두번째로 외부의 ResNet 모델을 사용하고 이 모델의 사전 훈련된 가중치는 OpenCV community에서 제공한다. 아래 파일을 다운로드 받아 작업하려는 디렉토리에 저장한다.


#model structure: https://github.com/opencv/opencv/raw/3.4.0/samples/dnn/face_detector/deploy.prototxt

#pre-trained weights: https://github.com/opencv/opencv_3rdparty/raw/dnn_samples_face_detector_20170830/res10_300x300_ssd_iter_140000.caffemodel

OpenCV 심층 신경망(Deep Neural Networks) 모듈은 외부 카페(caffe) 모델을 로드할 수 있다.


detector = cv2.dnn.readNetFromCaffe("deploy.prototxt" , "res10_300x300_ssd_iter_140000.caffemodel")

Model Structure

ResNet SSD 모델은 주로 VGG 기반이다.


ResNet SSD

Loading the image

SSD 모델은 (300, 300, 3) 크기의 입력을 필요로 한다. 따라서 입력 이미지를 300 X 300으로 클기를 조정한다. 하지만 이는 저해상도이기 때문에 해상도를 잃지 않기 위해 원본 이미지를 다른 변수에 저장한다.

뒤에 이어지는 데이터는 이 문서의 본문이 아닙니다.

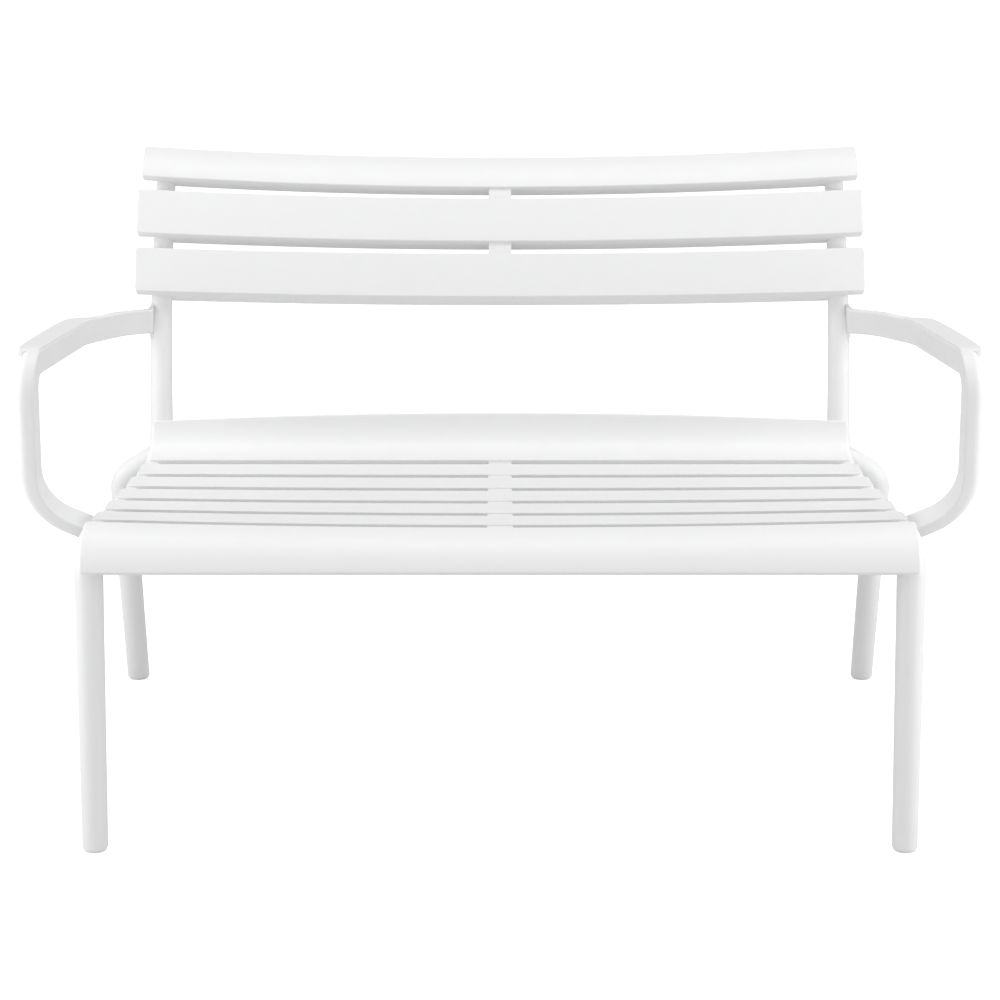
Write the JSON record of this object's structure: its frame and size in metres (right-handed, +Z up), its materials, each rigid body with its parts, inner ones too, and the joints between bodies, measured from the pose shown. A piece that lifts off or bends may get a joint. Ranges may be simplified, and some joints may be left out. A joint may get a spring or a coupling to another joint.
{
  "type": "garden bench",
  "caption": "Slatted outdoor lounge bench with arms: dished seat and bowed back slats saddled over two bent, tapered tube frames.",
  "frame": {"origin": "middle of the bounding box, on the floor", "axes": "+X to the right as the picture shows the bench, +Y from the front to the back, +Z up"},
  "size_m": [1.138, 0.6845, 0.7709],
  "materials": {
    "slat_resin": "satin white moulded resin",
    "frame_resin": "satin white moulded resin",
    "arm_resin": "satin white moulded resin",
    "glide_plastic": "matt white plastic"
  },
  "bodies": {
    "root": {"seat_front_roll": "slat_resin", "seat_slat_1": "slat_resin", "seat_slat_2": "slat_resin", "seat_slat_3": "slat_resin", "seat_slat_4": "slat_resin", "seat_slat_5": "slat_resin", "seat_rear_roll": "slat_resin", "back_slat_bottom": "slat_resin", "back_slat_middle": "slat_resin", "back_slat_top": "slat_resin", "seat_centre_rib": "frame_resin", "back_centre_strip": "frame_resin", "side_frame_right": "frame_resin", "side_frame_left": "frame_resin", "rear_leg_right": "frame_resin", "rear_leg_left": "frame_resin", "arm_right": "arm_resin", "arm_left": "arm_resin", "armrest_right": "arm_resin", "armrest_left": "arm_resin", "glide_front_right": "glide_plastic", "glide_front_left": "glide_plastic", "glide_rear_right": "glide_plastic", "glide_rear_left": "glide_plastic"}
  },
  "joints": []
}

image = cv2.imread("image.jpg")
base_img = image.copy()
original_size = base_img.shape
target_size = (300, 300)
image = cv2.resize(image, target_size)
aspect_ratio_x = (original_size[1] / target_size[1])
aspect_ratio_y = (original_size[0] / target_size[0])

이것이 처리할 이미지아다.


Arya Stark and Jon Snow in Game of Thrones

위에서 원본 이미지를 300 X 300 픽셀로 크기를 조정하였지만 OpenCV는 실제로 (1, 3, 300, 300) 크기의 입력을 요구한다. 가장 쉬운 방법은 'blobFromImage'함수를 사용하는 것이다. 이 로직을 코딩하려면 3번째 차원을 첫번째로 굴리고 expand dimensions 함수를 호출하여 왼쪽에 더미(dummy) 차원을 추가한다.

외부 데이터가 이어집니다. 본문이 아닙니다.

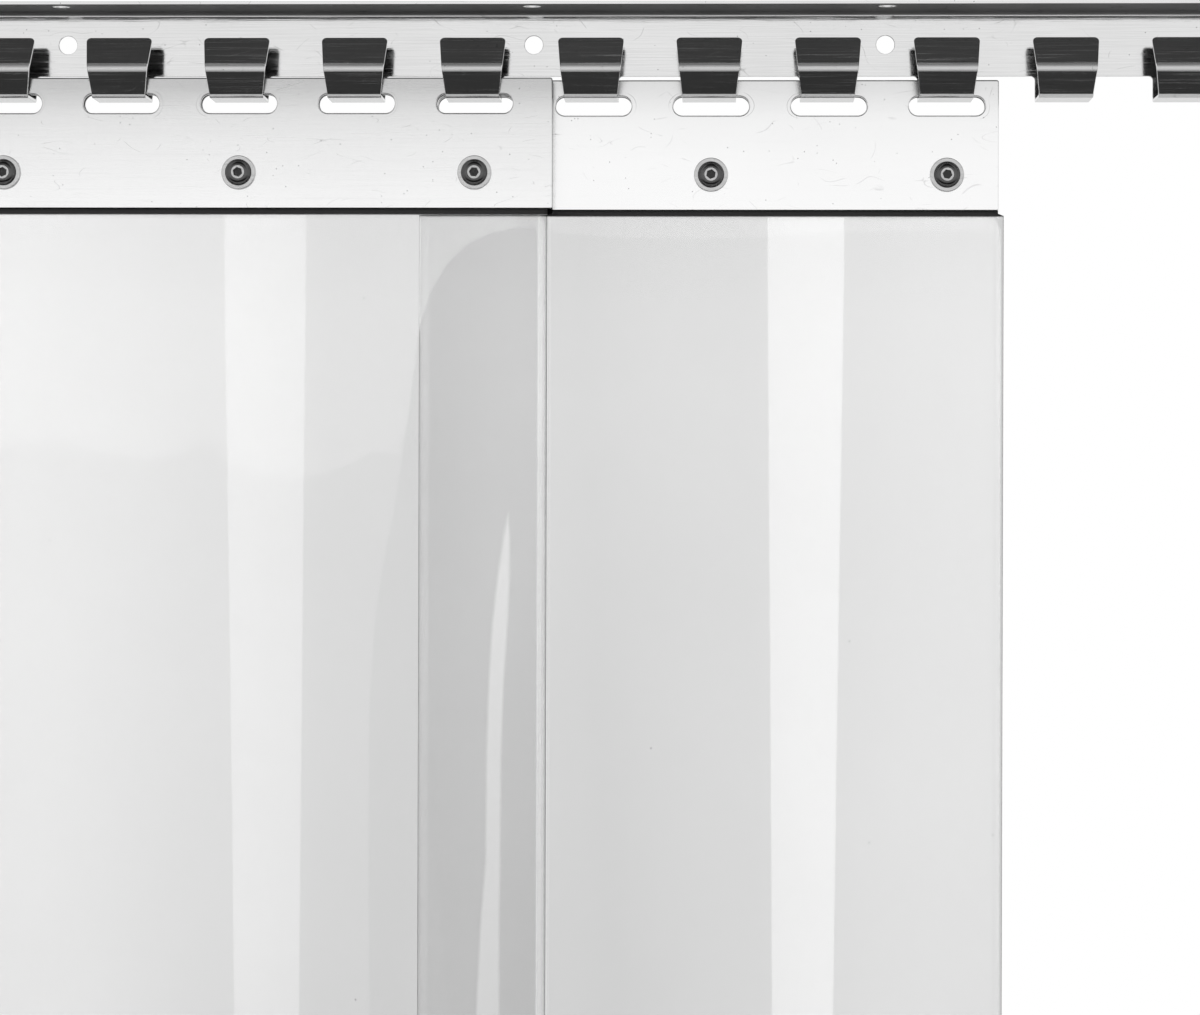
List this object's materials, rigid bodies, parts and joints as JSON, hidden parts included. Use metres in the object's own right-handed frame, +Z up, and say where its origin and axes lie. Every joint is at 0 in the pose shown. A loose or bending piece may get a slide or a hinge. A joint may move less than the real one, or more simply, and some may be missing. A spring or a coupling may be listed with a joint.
{
  "type": "strip curtain",
  "caption": "Clear flexible strips clamped between slotted steel plates that hang overlapping on the folded hooks of a sheet metal rail, to screen a doorway.",
  "frame": {"origin": "on the back face of the rail's web, at mid length, on the line of the fixing holes", "axes": "+X along the rail, +Y out of the web's back face towards the wall, +Z up; the hooks open to -Y"},
  "size_m": [0.984, 0.0222, 2.0258],
  "materials": {
    "stainless_steel": "brushed",
    "clear_pvc": "clear, soft gloss",
    "screw_steel": "polished",
    "bush_steel": "turned"
  },
  "bodies": {
    "rail": {"hook_rail": "stainless_steel"},
    "left_clamp": {"left_back_plate": "stainless_steel", "left_strip_head": "clear_pvc", "left_front_plate": "stainless_steel", "left_screw_1": "screw_steel", "left_screw_2": "screw_steel", "left_screw_3": "screw_steel", "left_screw_4": "screw_steel", "left_bush_1": "bush_steel", "left_bush_2": "bush_steel", "left_bush_3": "bush_steel", "left_bush_4": "bush_steel"},
    "left_hanging": {"left_strip": "clear_pvc"},
    "middle_clamp": {"middle_back_plate": "stainless_steel", "middle_strip_head": "clear_pvc", "middle_front_plate": "stainless_steel", "middle_screw_1": "screw_steel", "middle_screw_2": "screw_steel", "middle_screw_3": "screw_steel", "middle_screw_4": "screw_steel", "middle_bush_1": "bush_steel", "middle_bush_2": "bush_steel", "middle_bush_3": "bush_steel", "middle_bush_4": "bush_steel"},
    "middle_hanging": {"middle_strip": "clear_pvc"},
    "right_clamp": {"right_back_plate": "stainless_steel", "right_strip_head": "clear_pvc", "right_front_plate": "stainless_steel", "right_screw_1": "screw_steel", "right_screw_2": "screw_steel", "right_screw_3": "screw_steel", "right_bush_1": "bush_steel", "right_bush_2": "bush_steel", "right_bush_3": "bush_steel"},
    "right_hanging": {"right_strip": "clear_pvc"}
  },
  "joints": [
    {"name": "left_swing", "type": "hinge", "parent": "rail", "child": "left_clamp", "pos_m": [-0.3068, -0.00785, -0.0188], "axis": [1, 0, 0], "range_deg": [0, 12]},
    {"name": "left_flex", "type": "hinge", "parent": "left_clamp", "child": "left_hanging", "pos_m": [-0.3068, -0.0052, -0.0615], "axis": [1, 0, 0], "range_deg": [0, 70]},
    {"name": "middle_swing", "type": "hinge", "parent": "rail", "child": "middle_clamp", "pos_m": [-0.0608, -0.0112, -0.0188], "axis": [-1, 0, 0], "range_deg": [0, 12]},
    {"name": "middle_flex", "type": "hinge", "parent": "middle_clamp", "child": "middle_hanging", "pos_m": [-0.0608, -0.01385, -0.0615], "axis": [-1, 0, 0], "range_deg": [0, 70]},
    {"name": "right_swing", "type": "hinge", "parent": "rail", "child": "right_clamp", "pos_m": [0.1442, -0.00785, -0.0188], "axis": [1, 0, 0], "range_deg": [0, 12]},
    {"name": "right_flex", "type": "hinge", "parent": "right_clamp", "child": "right_hanging", "pos_m": [0.1442, -0.0052, -0.0615], "axis": [1, 0, 0], "range_deg": [0, 70]}
  ]
}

#detector expects (1, 3, 300, 300) shaped input
imageBlob = cv2.dnn.blobFromImage(image = image)
#imageBlob = np.expand_dims(np.rollaxis(image, 2, 0), axis = 0)

Feed Forward

이제 처리된 이미지를 caffe 모델로 전달할 수 있다. 이것이 신경망에서 기본적인 feed forware 단계이다.


detector.setInput(imageBlob)
detections = detector.forward()

강력한 얼굴 후보에 집중(Focusing on strong face candidates)

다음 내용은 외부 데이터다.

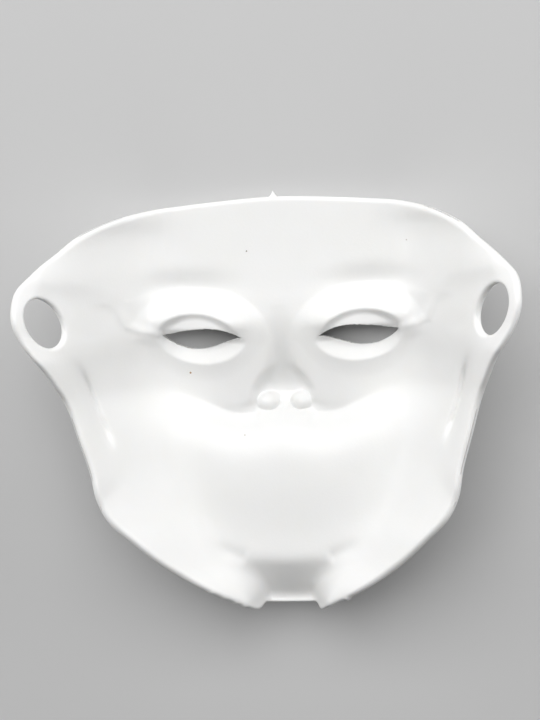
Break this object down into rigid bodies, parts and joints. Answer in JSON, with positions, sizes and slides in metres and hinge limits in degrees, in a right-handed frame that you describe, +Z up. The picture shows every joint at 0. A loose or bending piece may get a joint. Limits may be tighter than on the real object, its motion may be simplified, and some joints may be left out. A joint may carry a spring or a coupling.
{
  "type": "demon mask",
  "caption": "White moulded demon mask shell with slit eyes, a nose hollow, a notched chin and strap holes in flared side tabs, lying hollow side up.",
  "frame": {"origin": "middle of the mask's bounding box, on the surface that it lies on", "axes": "+X across the face from strap tab to strap tab, +Y toward the forehead rim, +Z up out of the hollow side"},
  "size_m": [0.2024, 0.181, 0.0722],
  "materials": {
    "white_plastic": "satin moulded white plastic, slightly translucent at thin edges"
  },
  "bodies": {
    "root": {"mask_shell": "white_plastic"}
  },
  "joints": []
}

신경망의 출력은 (200, 7)크기의 행렬이다. 여기서 행(row)은 얼굴 후보를 나타내는 반면 열(column)은 몇몇 특성을 나타낸다. 이 특성을 기반으로 얼굴 후보를 걸러낸다.


column_labels = ["img_id", "is_face", "confidence", "left", "top", "right", "bottom"]
detections_df = pd.DataFrame(detections[0][0], columns = column_labels)


Detections

특성 'is_face'는 배경에 대해서는 0 얼굴에 대해서는 1이 된다. 그렇기 때문에 이 컬럼이 0인 것을 제외한다. 또한 'confidence'가 임계치(threshold)보다 작은 것(예를 들면 90%)도 제외한다.


#0: background, 1: face
detections_df = detections_df[detections_df['is_face'] == 1]
detections_df = detections_df[detections_df['confidence']&amp;amp;lt;=0.90]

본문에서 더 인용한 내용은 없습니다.